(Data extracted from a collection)
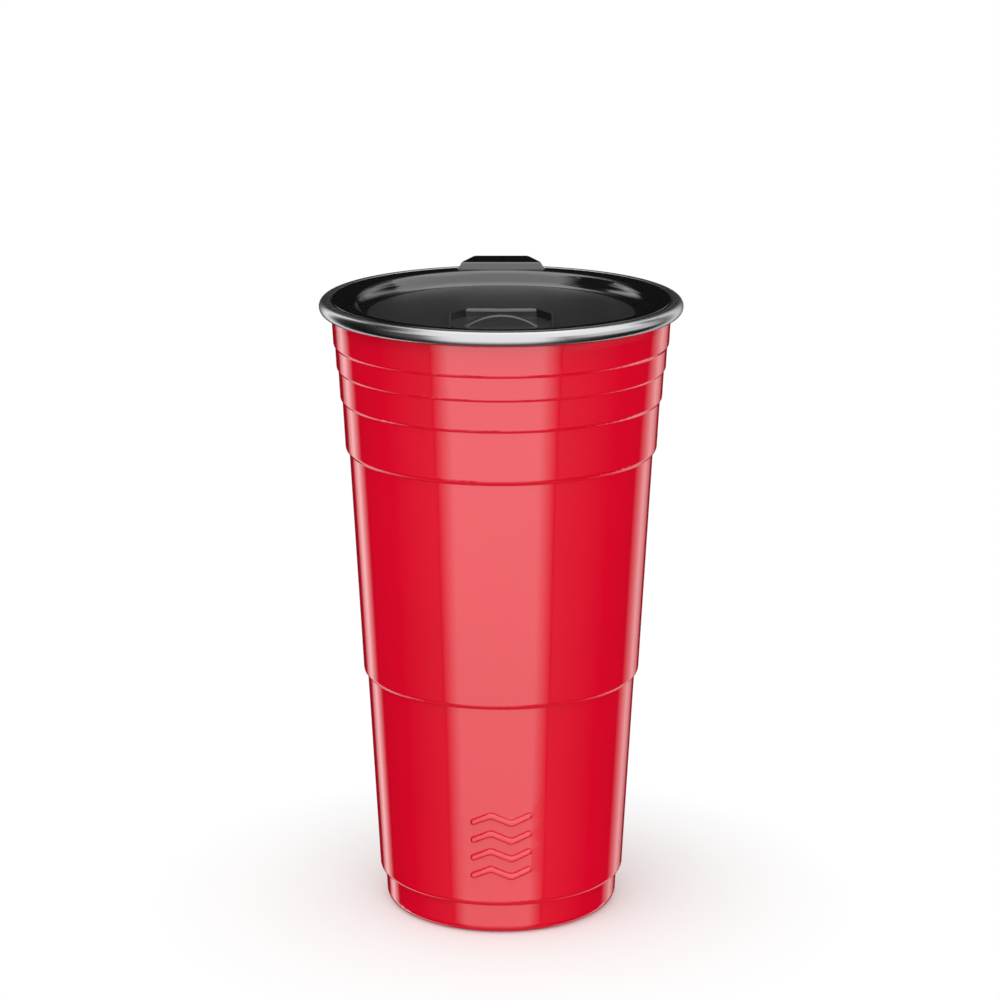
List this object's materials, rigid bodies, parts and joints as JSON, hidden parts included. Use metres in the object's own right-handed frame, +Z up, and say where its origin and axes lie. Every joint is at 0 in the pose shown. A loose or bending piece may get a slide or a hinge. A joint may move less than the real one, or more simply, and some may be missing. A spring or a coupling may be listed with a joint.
{
  "type": "insulated steel party cup with slide lid",
  "caption": "Double-wall steel tumbler shaped like a stepped party cup, red lacquer outside, rolled steel rim, black press-in lid with lift tab and slide closure.",
  "frame": {"origin": "centre of the foot's contact ring on the table", "axes": "+Z up along the cup's axis, -Y towards the drinking side of the lid, +Y towards its lift tab, +X to the right when seen from the drinking side"},
  "size_m": [0.104, 0.1102, 0.1822],
  "materials": {
    "red_lacquer": "smooth glossy red lacquer over steel",
    "polished_steel": "polished stainless steel",
    "brushed_base_steel": "stamped stainless steel, turned grain",
    "getter_metal": "pressed dark grey metal powder",
    "seal_solder": "dull solder",
    "smoke_black_plastic": "glossy moulded smoke-black plastic",
    "black_silicone": "matt food-grade silicone",
    "satin_black_plastic": "moulded black plastic, slightly satin grip"
  },
  "bodies": {
    "cup": {"outer_shell": "red_lacquer", "inner_liner": "polished_steel", "base_plate": "brushed_base_steel", "getter_pellet": "getter_metal", "seal_bead": "seal_solder"},
    "lid": {"lid_body": "smoke_black_plastic", "lid_gasket": "black_silicone"},
    "shutter": {"slide_shutter": "satin_black_plastic"}
  },
  "joints": [
    {"name": "lid_lift", "type": "slide", "parent": "cup", "child": "lid", "axis": [0, 0, 1], "range_m": [0, 0.06]},
    {"name": "shutter_slide", "type": "slide", "parent": "lid", "child": "shutter", "axis": [0, 1, 0], "range_m": [0, 0.0104]}
  ]
}
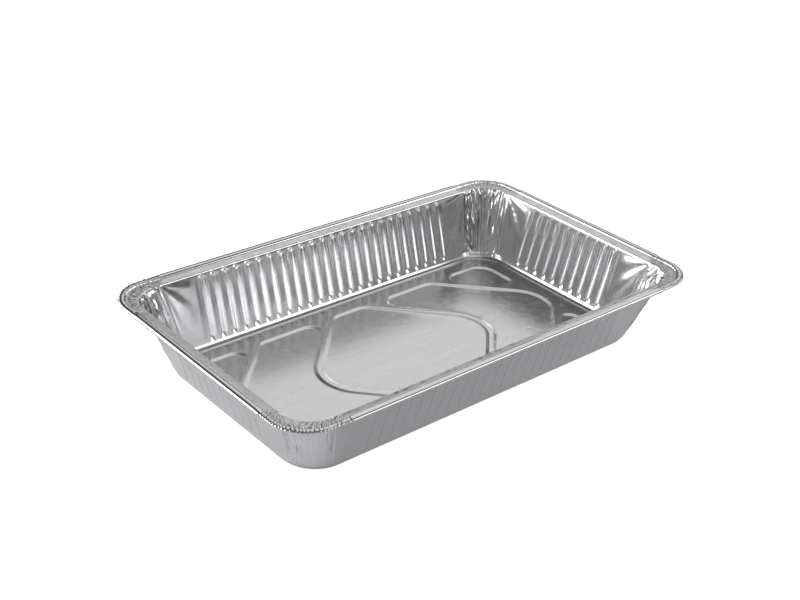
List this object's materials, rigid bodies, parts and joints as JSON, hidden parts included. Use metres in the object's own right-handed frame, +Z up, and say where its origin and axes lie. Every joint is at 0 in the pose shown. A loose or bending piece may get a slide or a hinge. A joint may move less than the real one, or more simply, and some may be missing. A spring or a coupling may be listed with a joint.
{
  "type": "foil tray",
  "caption": "Full-size rectangular aluminium foil steam-table tray with fluted tapering walls, ribbed base and a rolled rim bead.",
  "frame": {"origin": "centre of the tray on the plane its base panels stand on", "axes": "+X along the long sides, +Y along the short sides, +Z up through the open mouth"},
  "size_m": [0.527, 0.325, 0.082],
  "materials": {
    "foil": "bright rolled foil, faint rolling grain"
  },
  "bodies": {
    "root": {"tray": "foil"}
  },
  "joints": []
}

*EXERCISE BRIEF*
Word for word, quote all of the data above.

*RESPONSE BELOW*
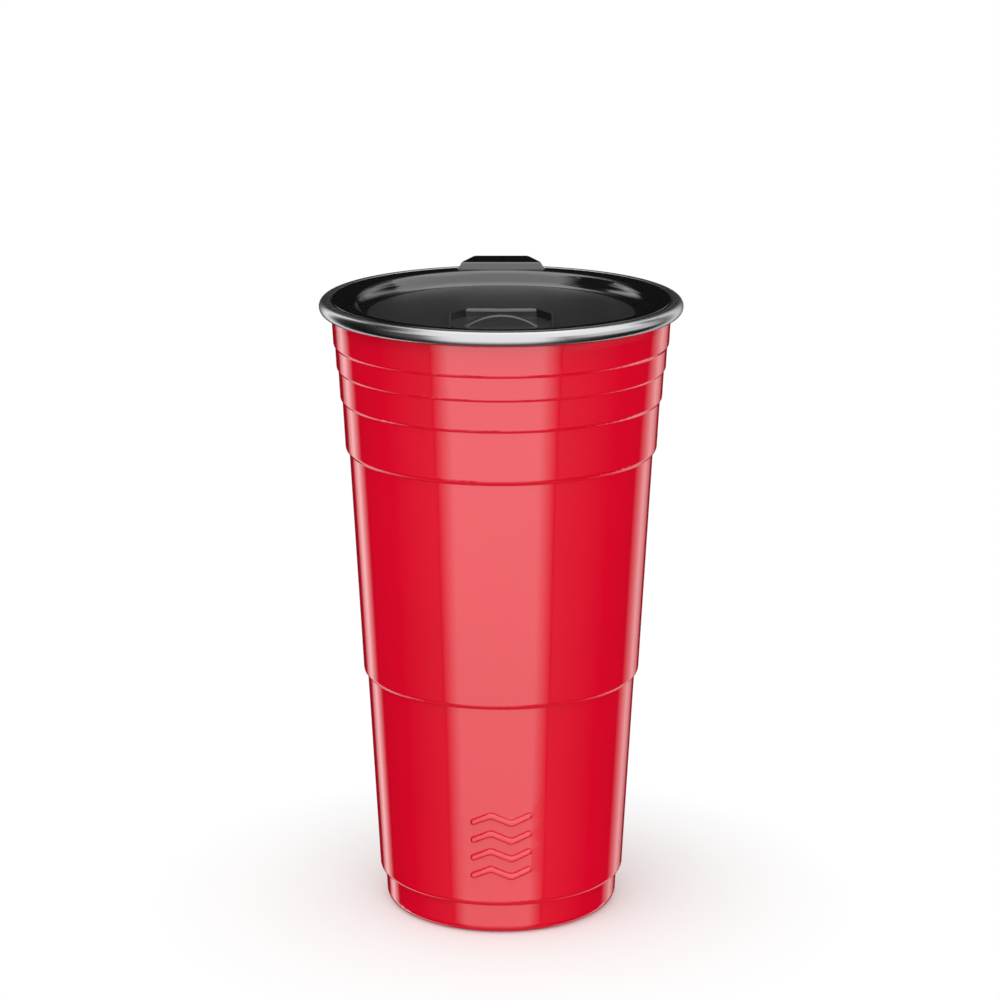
List this object's materials, rigid bodies, parts and joints as JSON, hidden parts included. Use metres in the object's own right-handed frame, +Z up, and say where its origin and axes lie. Every joint is at 0 in the pose shown. A loose or bending piece may get a slide or a hinge. A joint may move less than the real one, or more simply, and some may be missing. A spring or a coupling may be listed with a joint.
{
  "type": "insulated steel party cup with slide lid",
  "caption": "Double-wall steel tumbler shaped like a stepped party cup, red lacquer outside, rolled steel rim, black press-in lid with lift tab and slide closure.",
  "frame": {"origin": "centre of the foot's contact ring on the table", "axes": "+Z up along the cup's axis, -Y towards the drinking side of the lid, +Y towards its lift tab, +X to the right when seen from the drinking side"},
  "size_m": [0.104, 0.1102, 0.1822],
  "materials": {
    "red_lacquer": "smooth glossy red lacquer over steel",
    "polished_steel": "polished stainless steel",
    "brushed_base_steel": "stamped stainless steel, turned grain",
    "getter_metal": "pressed dark grey metal powder",
    "seal_solder": "dull solder",
    "smoke_black_plastic": "glossy moulded smoke-black plastic",
    "black_silicone": "matt food-grade silicone",
    "satin_black_plastic": "moulded black plastic, slightly satin grip"
  },
  "bodies": {
    "cup": {"outer_shell": "red_lacquer", "inner_liner": "polished_steel", "base_plate": "brushed_base_steel", "getter_pellet": "getter_metal", "seal_bead": "seal_solder"},
    "lid": {"lid_body": "smoke_black_plastic", "lid_gasket": "black_silicone"},
    "shutter": {"slide_shutter": "satin_black_plastic"}
  },
  "joints": [
    {"name": "lid_lift", "type": "slide", "parent": "cup", "child": "lid", "axis": [0, 0, 1], "range_m": [0, 0.06]},
    {"name": "shutter_slide", "type": "slide", "parent": "lid", "child": "shutter", "axis": [0, 1, 0], "range_m": [0, 0.0104]}
  ]
}
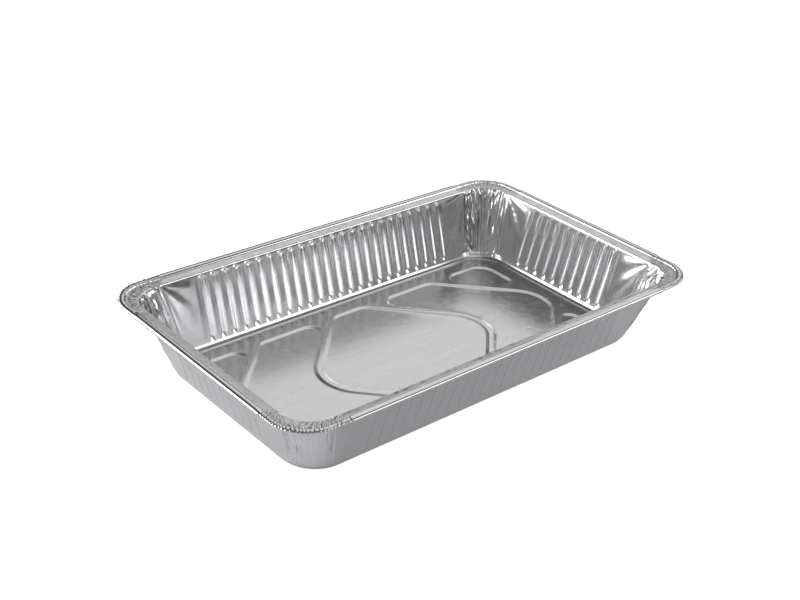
List this object's materials, rigid bodies, parts and joints as JSON, hidden parts included. Use metres in the object's own right-handed frame, +Z up, and say where its origin and axes lie. Every joint is at 0 in the pose shown. A loose or bending piece may get a slide or a hinge. A joint may move less than the real one, or more simply, and some may be missing. A spring or a coupling may be listed with a joint.
{
  "type": "foil tray",
  "caption": "Full-size rectangular aluminium foil steam-table tray with fluted tapering walls, ribbed base and a rolled rim bead.",
  "frame": {"origin": "centre of the tray on the plane its base panels stand on", "axes": "+X along the long sides, +Y along the short sides, +Z up through the open mouth"},
  "size_m": [0.527, 0.325, 0.082],
  "materials": {
    "foil": "bright rolled foil, faint rolling grain"
  },
  "bodies": {
    "root": {"tray": "foil"}
  },
  "joints": []
}